**TASK PROMPT:** Copy each line below without leaving any out.

**DATA:**
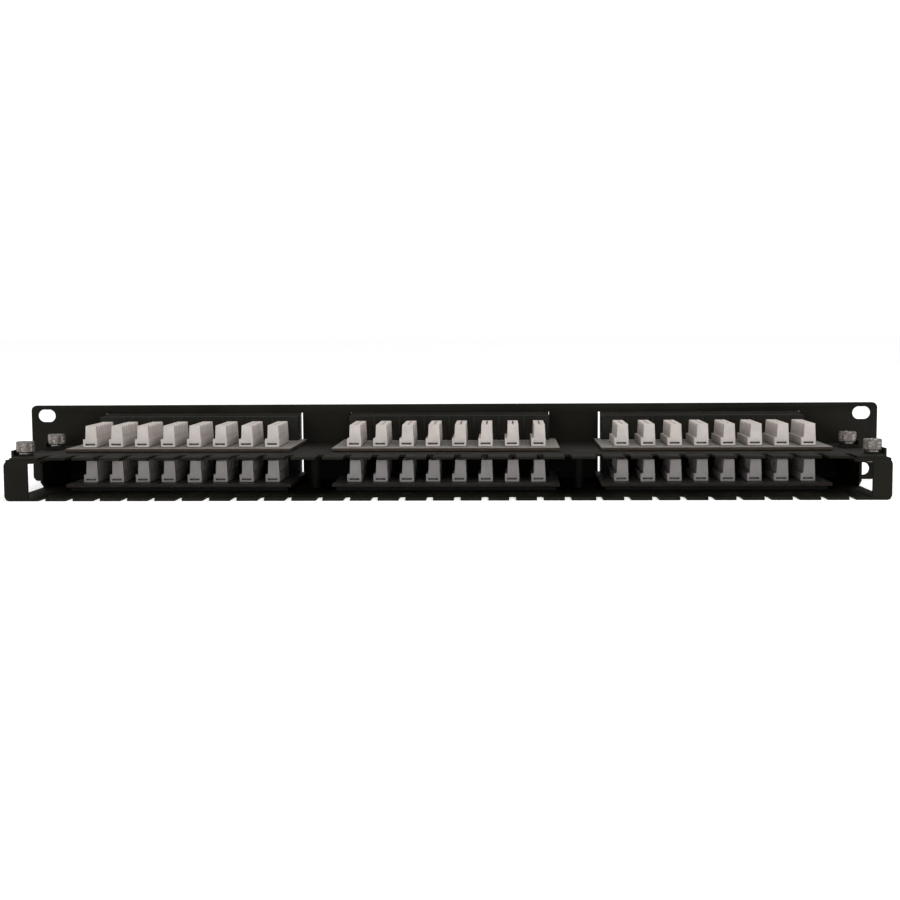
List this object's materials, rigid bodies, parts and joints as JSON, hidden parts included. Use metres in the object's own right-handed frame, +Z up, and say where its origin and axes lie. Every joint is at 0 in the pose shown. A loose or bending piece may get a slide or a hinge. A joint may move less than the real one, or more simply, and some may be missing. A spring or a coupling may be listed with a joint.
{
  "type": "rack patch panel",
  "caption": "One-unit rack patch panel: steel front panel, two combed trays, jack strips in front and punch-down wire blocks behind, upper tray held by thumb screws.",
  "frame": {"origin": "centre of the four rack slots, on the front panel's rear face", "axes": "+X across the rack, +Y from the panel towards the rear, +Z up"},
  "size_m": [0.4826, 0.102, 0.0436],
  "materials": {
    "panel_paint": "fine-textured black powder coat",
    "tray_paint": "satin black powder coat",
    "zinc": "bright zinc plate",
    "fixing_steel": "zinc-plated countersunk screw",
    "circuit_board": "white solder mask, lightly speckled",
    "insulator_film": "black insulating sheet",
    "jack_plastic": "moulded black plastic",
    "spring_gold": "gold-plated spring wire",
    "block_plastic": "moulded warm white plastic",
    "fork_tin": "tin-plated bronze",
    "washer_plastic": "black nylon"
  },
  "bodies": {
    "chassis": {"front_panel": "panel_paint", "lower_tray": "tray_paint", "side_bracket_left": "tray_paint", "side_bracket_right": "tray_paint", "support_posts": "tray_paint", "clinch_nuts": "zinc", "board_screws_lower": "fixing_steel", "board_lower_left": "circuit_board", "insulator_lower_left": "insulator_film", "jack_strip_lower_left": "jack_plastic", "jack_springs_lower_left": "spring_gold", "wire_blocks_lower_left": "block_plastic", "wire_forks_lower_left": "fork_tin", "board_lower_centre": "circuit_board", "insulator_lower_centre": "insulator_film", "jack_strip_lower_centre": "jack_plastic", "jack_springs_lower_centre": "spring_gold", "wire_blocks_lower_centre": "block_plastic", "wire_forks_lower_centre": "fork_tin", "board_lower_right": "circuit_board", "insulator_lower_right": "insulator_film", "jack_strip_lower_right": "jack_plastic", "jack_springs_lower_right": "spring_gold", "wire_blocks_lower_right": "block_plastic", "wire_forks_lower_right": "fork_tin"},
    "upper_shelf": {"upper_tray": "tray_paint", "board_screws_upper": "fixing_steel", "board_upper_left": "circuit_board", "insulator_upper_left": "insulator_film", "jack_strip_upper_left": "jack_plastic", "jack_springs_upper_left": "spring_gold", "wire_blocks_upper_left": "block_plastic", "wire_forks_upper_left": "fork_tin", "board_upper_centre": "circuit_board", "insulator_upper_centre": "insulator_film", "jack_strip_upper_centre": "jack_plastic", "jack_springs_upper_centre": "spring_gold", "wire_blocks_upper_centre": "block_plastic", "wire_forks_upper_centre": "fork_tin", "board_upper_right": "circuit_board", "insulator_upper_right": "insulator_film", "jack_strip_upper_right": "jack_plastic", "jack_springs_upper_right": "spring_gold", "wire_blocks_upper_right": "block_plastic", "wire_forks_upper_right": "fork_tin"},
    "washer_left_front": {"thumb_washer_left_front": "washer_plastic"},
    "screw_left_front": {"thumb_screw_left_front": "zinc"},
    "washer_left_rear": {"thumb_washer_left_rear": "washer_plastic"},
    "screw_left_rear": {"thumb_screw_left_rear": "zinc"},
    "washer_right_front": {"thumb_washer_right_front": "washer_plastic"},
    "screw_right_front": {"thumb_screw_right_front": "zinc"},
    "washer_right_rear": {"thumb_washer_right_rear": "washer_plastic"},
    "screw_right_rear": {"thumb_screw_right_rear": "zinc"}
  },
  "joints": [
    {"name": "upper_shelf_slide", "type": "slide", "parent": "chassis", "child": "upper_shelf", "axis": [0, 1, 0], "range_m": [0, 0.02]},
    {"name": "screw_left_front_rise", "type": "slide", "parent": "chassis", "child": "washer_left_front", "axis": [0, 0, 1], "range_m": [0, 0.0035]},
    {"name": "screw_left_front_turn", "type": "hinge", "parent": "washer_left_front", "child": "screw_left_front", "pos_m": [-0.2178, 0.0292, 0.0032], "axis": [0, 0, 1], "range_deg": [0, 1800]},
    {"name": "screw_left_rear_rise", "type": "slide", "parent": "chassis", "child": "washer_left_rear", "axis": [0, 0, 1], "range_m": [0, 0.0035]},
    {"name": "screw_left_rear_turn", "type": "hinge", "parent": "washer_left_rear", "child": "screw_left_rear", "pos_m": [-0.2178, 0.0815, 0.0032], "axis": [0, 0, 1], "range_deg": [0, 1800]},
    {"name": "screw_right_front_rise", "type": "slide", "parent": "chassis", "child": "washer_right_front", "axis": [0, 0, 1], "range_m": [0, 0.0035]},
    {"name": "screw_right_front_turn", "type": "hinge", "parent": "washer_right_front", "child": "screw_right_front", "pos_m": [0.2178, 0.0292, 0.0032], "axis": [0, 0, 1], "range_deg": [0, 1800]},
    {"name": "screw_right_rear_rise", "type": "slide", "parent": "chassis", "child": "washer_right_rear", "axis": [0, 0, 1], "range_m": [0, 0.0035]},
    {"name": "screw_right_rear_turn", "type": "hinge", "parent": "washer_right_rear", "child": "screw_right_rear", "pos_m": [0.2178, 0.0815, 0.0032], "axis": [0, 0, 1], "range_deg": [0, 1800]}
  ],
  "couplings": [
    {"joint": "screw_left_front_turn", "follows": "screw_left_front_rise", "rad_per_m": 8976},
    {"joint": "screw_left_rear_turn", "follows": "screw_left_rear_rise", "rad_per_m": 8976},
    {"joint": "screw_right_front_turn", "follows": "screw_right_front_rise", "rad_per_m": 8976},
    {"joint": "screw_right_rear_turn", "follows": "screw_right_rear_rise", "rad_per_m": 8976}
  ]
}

**SOLUTION FOR THIS TASK:**
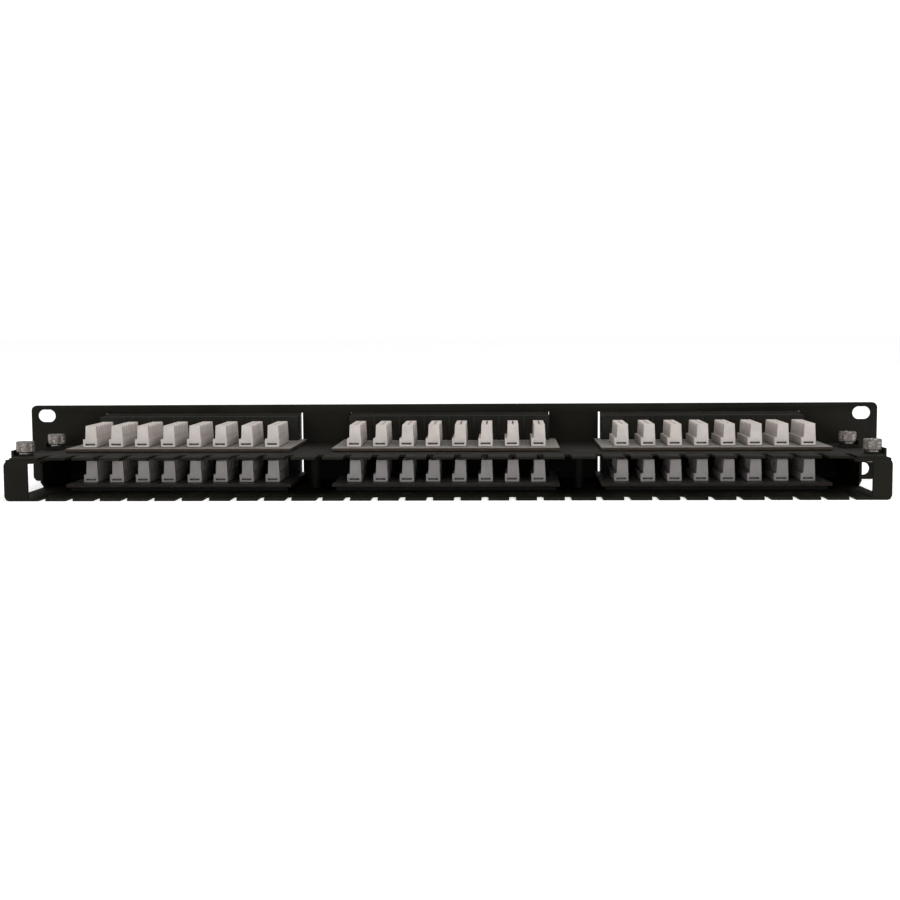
List this object's materials, rigid bodies, parts and joints as JSON, hidden parts included. Use metres in the object's own right-handed frame, +Z up, and say where its origin and axes lie. Every joint is at 0 in the pose shown. A loose or bending piece may get a slide or a hinge. A joint may move less than the real one, or more simply, and some may be missing. A spring or a coupling may be listed with a joint.
{
  "type": "rack patch panel",
  "caption": "One-unit rack patch panel: steel front panel, two combed trays, jack strips in front and punch-down wire blocks behind, upper tray held by thumb screws.",
  "frame": {"origin": "centre of the four rack slots, on the front panel's rear face", "axes": "+X across the rack, +Y from the panel towards the rear, +Z up"},
  "size_m": [0.4826, 0.102, 0.0436],
  "materials": {
    "panel_paint": "fine-textured black powder coat",
    "tray_paint": "satin black powder coat",
    "zinc": "bright zinc plate",
    "fixing_steel": "zinc-plated countersunk screw",
    "circuit_board": "white solder mask, lightly speckled",
    "insulator_film": "black insulating sheet",
    "jack_plastic": "moulded black plastic",
    "spring_gold": "gold-plated spring wire",
    "block_plastic": "moulded warm white plastic",
    "fork_tin": "tin-plated bronze",
    "washer_plastic": "black nylon"
  },
  "bodies": {
    "chassis": {"front_panel": "panel_paint", "lower_tray": "tray_paint", "side_bracket_left": "tray_paint", "side_bracket_right": "tray_paint", "support_posts": "tray_paint", "clinch_nuts": "zinc", "board_screws_lower": "fixing_steel", "board_lower_left": "circuit_board", "insulator_lower_left": "insulator_film", "jack_strip_lower_left": "jack_plastic", "jack_springs_lower_left": "spring_gold", "wire_blocks_lower_left": "block_plastic", "wire_forks_lower_left": "fork_tin", "board_lower_centre": "circuit_board", "insulator_lower_centre": "insulator_film", "jack_strip_lower_centre": "jack_plastic", "jack_springs_lower_centre": "spring_gold", "wire_blocks_lower_centre": "block_plastic", "wire_forks_lower_centre": "fork_tin", "board_lower_right": "circuit_board", "insulator_lower_right": "insulator_film", "jack_strip_lower_right": "jack_plastic", "jack_springs_lower_right": "spring_gold", "wire_blocks_lower_right": "block_plastic", "wire_forks_lower_right": "fork_tin"},
    "upper_shelf": {"upper_tray": "tray_paint", "board_screws_upper": "fixing_steel", "board_upper_left": "circuit_board", "insulator_upper_left": "insulator_film", "jack_strip_upper_left": "jack_plastic", "jack_springs_upper_left": "spring_gold", "wire_blocks_upper_left": "block_plastic", "wire_forks_upper_left": "fork_tin", "board_upper_centre": "circuit_board", "insulator_upper_centre": "insulator_film", "jack_strip_upper_centre": "jack_plastic", "jack_springs_upper_centre": "spring_gold", "wire_blocks_upper_centre": "block_plastic", "wire_forks_upper_centre": "fork_tin", "board_upper_right": "circuit_board", "insulator_upper_right": "insulator_film", "jack_strip_upper_right": "jack_plastic", "jack_springs_upper_right": "spring_gold", "wire_blocks_upper_right": "block_plastic", "wire_forks_upper_right": "fork_tin"},
    "washer_left_front": {"thumb_washer_left_front": "washer_plastic"},
    "screw_left_front": {"thumb_screw_left_front": "zinc"},
    "washer_left_rear": {"thumb_washer_left_rear": "washer_plastic"},
    "screw_left_rear": {"thumb_screw_left_rear": "zinc"},
    "washer_right_front": {"thumb_washer_right_front": "washer_plastic"},
    "screw_right_front": {"thumb_screw_right_front": "zinc"},
    "washer_right_rear": {"thumb_washer_right_rear": "washer_plastic"},
    "screw_right_rear": {"thumb_screw_right_rear": "zinc"}
  },
  "joints": [
    {"name": "upper_shelf_slide", "type": "slide", "parent": "chassis", "child": "upper_shelf", "axis": [0, 1, 0], "range_m": [0, 0.02]},
    {"name": "screw_left_front_rise", "type": "slide", "parent": "chassis", "child": "washer_left_front", "axis": [0, 0, 1], "range_m": [0, 0.0035]},
    {"name": "screw_left_front_turn", "type": "hinge", "parent": "washer_left_front", "child": "screw_left_front", "pos_m": [-0.2178, 0.0292, 0.0032], "axis": [0, 0, 1], "range_deg": [0, 1800]},
    {"name": "screw_left_rear_rise", "type": "slide", "parent": "chassis", "child": "washer_left_rear", "axis": [0, 0, 1], "range_m": [0, 0.0035]},
    {"name": "screw_left_rear_turn", "type": "hinge", "parent": "washer_left_rear", "child": "screw_left_rear", "pos_m": [-0.2178, 0.0815, 0.0032], "axis": [0, 0, 1], "range_deg": [0, 1800]},
    {"name": "screw_right_front_rise", "type": "slide", "parent": "chassis", "child": "washer_right_front", "axis": [0, 0, 1], "range_m": [0, 0.0035]},
    {"name": "screw_right_front_turn", "type": "hinge", "parent": "washer_right_front", "child": "screw_right_front", "pos_m": [0.2178, 0.0292, 0.0032], "axis": [0, 0, 1], "range_deg": [0, 1800]},
    {"name": "screw_right_rear_rise", "type": "slide", "parent": "chassis", "child": "washer_right_rear", "axis": [0, 0, 1], "range_m": [0, 0.0035]},
    {"name": "screw_right_rear_turn", "type": "hinge", "parent": "washer_right_rear", "child": "screw_right_rear", "pos_m": [0.2178, 0.0815, 0.0032], "axis": [0, 0, 1], "range_deg": [0, 1800]}
  ],
  "couplings": [
    {"joint": "screw_left_front_turn", "follows": "screw_left_front_rise", "rad_per_m": 8976},
    {"joint": "screw_left_rear_turn", "follows": "screw_left_rear_rise", "rad_per_m": 8976},
    {"joint": "screw_right_front_turn", "follows": "screw_right_front_rise", "rad_per_m": 8976},
    {"joint": "screw_right_rear_turn", "follows": "screw_right_rear_rise", "rad_per_m": 8976}
  ]
}